Exercise brief » Everything from the line containing "Recreate this object" through the line containing "washer_t = 0.8" should be repeated exactly, and nothing else from the data.

Exercise inputs »
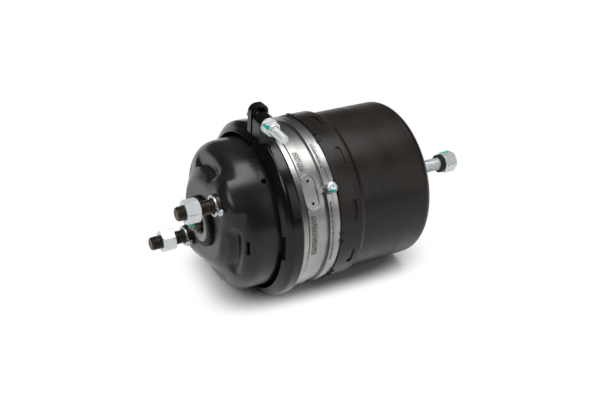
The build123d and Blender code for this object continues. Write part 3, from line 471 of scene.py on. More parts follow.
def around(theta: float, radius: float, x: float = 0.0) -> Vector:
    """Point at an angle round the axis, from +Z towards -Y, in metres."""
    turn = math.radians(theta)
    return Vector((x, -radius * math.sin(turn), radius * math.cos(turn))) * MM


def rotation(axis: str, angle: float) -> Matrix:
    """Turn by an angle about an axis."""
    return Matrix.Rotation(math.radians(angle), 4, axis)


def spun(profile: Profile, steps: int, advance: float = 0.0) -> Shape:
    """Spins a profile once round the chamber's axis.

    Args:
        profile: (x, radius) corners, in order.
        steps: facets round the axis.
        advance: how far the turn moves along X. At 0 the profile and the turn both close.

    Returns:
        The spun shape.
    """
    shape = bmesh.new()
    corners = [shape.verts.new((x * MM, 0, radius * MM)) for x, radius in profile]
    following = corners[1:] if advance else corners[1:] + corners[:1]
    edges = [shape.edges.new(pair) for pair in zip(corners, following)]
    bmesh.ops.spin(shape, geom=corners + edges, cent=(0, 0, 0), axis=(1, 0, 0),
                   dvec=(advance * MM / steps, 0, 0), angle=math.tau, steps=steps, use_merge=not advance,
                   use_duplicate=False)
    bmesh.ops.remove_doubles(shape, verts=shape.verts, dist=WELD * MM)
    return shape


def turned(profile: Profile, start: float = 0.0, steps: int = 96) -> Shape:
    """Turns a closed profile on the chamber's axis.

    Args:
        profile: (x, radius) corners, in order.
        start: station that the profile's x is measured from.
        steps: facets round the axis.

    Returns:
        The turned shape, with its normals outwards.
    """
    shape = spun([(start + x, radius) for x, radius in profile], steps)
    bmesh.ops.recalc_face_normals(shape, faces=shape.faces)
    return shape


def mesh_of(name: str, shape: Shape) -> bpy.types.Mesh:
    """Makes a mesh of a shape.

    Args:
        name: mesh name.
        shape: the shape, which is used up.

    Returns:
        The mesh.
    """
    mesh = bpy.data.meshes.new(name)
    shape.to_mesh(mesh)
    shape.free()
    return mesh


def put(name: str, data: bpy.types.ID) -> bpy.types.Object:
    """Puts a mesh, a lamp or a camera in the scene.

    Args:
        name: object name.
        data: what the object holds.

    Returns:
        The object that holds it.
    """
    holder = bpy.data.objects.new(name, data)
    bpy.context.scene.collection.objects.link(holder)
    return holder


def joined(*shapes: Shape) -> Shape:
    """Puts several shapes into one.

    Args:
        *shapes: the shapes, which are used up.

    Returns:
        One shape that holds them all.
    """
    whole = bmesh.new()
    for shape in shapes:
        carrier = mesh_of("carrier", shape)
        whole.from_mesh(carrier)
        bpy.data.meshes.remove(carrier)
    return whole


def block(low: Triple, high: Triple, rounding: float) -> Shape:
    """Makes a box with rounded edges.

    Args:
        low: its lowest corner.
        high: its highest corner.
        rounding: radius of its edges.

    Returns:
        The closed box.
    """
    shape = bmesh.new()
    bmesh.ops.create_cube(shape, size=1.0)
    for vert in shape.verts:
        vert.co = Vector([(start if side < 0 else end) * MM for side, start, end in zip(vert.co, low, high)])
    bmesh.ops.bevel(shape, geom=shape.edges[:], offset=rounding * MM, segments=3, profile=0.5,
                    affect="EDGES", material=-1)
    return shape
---
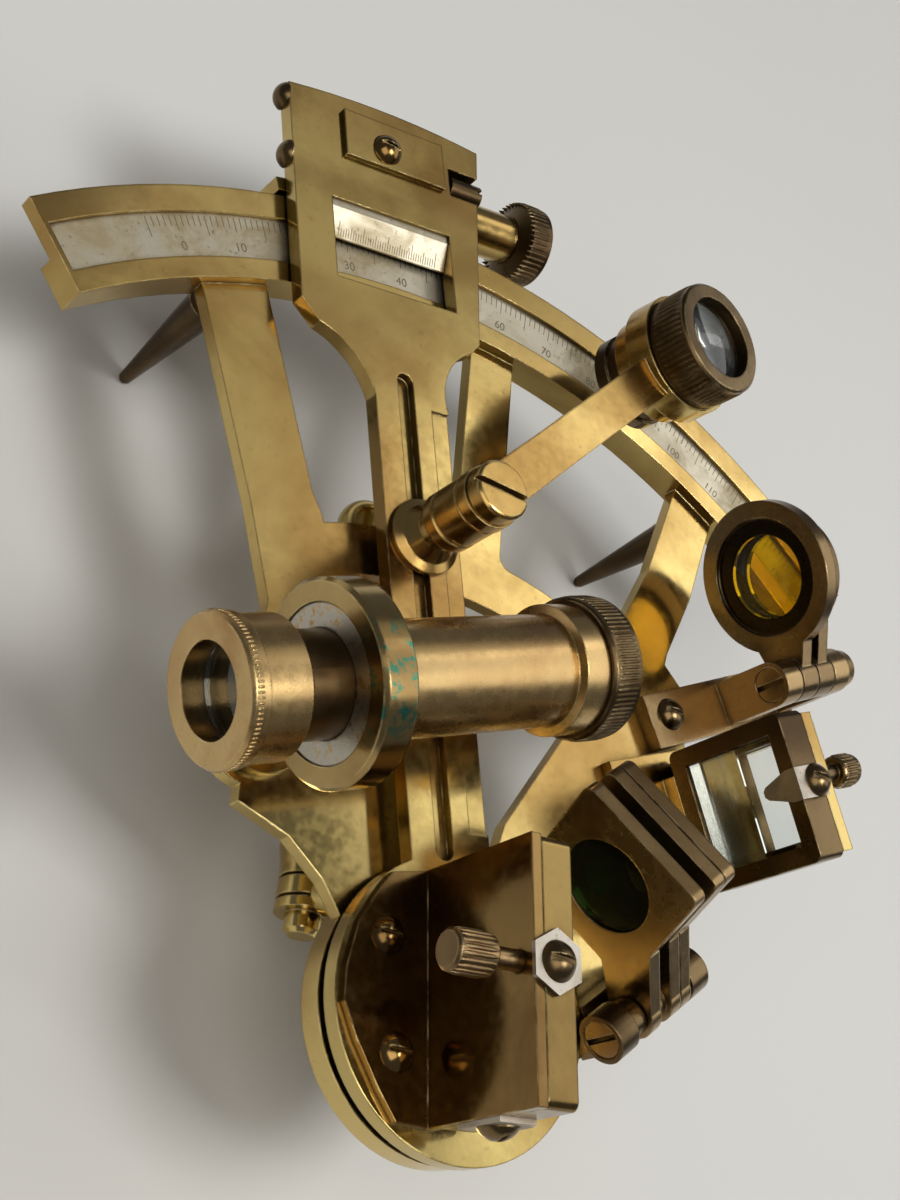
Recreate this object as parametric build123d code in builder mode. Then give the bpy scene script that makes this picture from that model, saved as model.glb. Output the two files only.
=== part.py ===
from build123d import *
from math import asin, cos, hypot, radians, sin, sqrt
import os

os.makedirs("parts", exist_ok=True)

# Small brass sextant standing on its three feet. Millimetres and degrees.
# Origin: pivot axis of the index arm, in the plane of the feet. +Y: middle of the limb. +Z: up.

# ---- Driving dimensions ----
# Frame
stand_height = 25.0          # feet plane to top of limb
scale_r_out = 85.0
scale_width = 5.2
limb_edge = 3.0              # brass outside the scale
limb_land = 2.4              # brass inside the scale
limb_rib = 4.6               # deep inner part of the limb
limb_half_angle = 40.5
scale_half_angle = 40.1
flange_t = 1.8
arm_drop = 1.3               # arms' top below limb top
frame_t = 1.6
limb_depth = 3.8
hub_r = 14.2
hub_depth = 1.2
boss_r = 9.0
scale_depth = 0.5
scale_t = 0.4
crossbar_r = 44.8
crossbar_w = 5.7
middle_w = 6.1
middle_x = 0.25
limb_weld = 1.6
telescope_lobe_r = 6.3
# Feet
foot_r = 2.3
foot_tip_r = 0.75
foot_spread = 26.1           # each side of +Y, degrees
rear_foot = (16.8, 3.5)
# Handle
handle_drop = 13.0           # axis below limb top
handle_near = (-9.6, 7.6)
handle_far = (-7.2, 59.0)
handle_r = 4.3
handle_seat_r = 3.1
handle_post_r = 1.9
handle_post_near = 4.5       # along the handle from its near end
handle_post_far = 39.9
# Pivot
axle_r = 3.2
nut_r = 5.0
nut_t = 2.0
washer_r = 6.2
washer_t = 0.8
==
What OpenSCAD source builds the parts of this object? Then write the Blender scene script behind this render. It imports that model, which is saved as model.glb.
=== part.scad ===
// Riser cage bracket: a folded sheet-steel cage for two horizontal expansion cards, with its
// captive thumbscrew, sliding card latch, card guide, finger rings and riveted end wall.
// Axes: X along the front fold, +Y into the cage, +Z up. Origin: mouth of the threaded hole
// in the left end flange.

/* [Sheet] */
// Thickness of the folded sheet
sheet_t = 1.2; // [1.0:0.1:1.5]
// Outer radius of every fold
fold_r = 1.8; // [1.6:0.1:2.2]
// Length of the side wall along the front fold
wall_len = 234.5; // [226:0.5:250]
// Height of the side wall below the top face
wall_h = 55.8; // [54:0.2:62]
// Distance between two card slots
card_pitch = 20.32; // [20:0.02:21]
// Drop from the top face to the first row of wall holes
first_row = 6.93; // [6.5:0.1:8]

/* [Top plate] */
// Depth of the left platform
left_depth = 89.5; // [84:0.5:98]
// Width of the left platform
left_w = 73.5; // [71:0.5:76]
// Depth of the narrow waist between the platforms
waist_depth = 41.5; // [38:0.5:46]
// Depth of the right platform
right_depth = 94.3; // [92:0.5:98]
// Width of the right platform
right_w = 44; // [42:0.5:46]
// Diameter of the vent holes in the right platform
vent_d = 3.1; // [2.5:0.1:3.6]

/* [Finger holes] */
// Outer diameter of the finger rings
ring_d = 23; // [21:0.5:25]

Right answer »
Recreate this object as parametric build123d code in builder mode. Then give the bpy scene script that makes this picture from that model, saved as model.glb. Output the two files only.
=== part.py ===
from build123d import *
from math import asin, cos, hypot, radians, sin, sqrt
import os

os.makedirs("parts", exist_ok=True)

# Small brass sextant standing on its three feet. Millimetres and degrees.
# Origin: pivot axis of the index arm, in the plane of the feet. +Y: middle of the limb. +Z: up.

# ---- Driving dimensions ----
# Frame
stand_height = 25.0          # feet plane to top of limb
scale_r_out = 85.0
scale_width = 5.2
limb_edge = 3.0              # brass outside the scale
limb_land = 2.4              # brass inside the scale
limb_rib = 4.6               # deep inner part of the limb
limb_half_angle = 40.5
scale_half_angle = 40.1
flange_t = 1.8
arm_drop = 1.3               # arms' top below limb top
frame_t = 1.6
limb_depth = 3.8
hub_r = 14.2
hub_depth = 1.2
boss_r = 9.0
scale_depth = 0.5
scale_t = 0.4
crossbar_r = 44.8
crossbar_w = 5.7
middle_w = 6.1
middle_x = 0.25
limb_weld = 1.6
telescope_lobe_r = 6.3
# Feet
foot_r = 2.3
foot_tip_r = 0.75
foot_spread = 26.1           # each side of +Y, degrees
rear_foot = (16.8, 3.5)
# Handle
handle_drop = 13.0           # axis below limb top
handle_near = (-9.6, 7.6)
handle_far = (-7.2, 59.0)
handle_r = 4.3
handle_seat_r = 3.1
handle_post_r = 1.9
handle_post_near = 4.5       # along the handle from its near end
handle_post_far = 39.9
# Pivot
axle_r = 3.2
nut_r = 5.0
nut_t = 2.0
washer_r = 6.2
washer_t = 0.8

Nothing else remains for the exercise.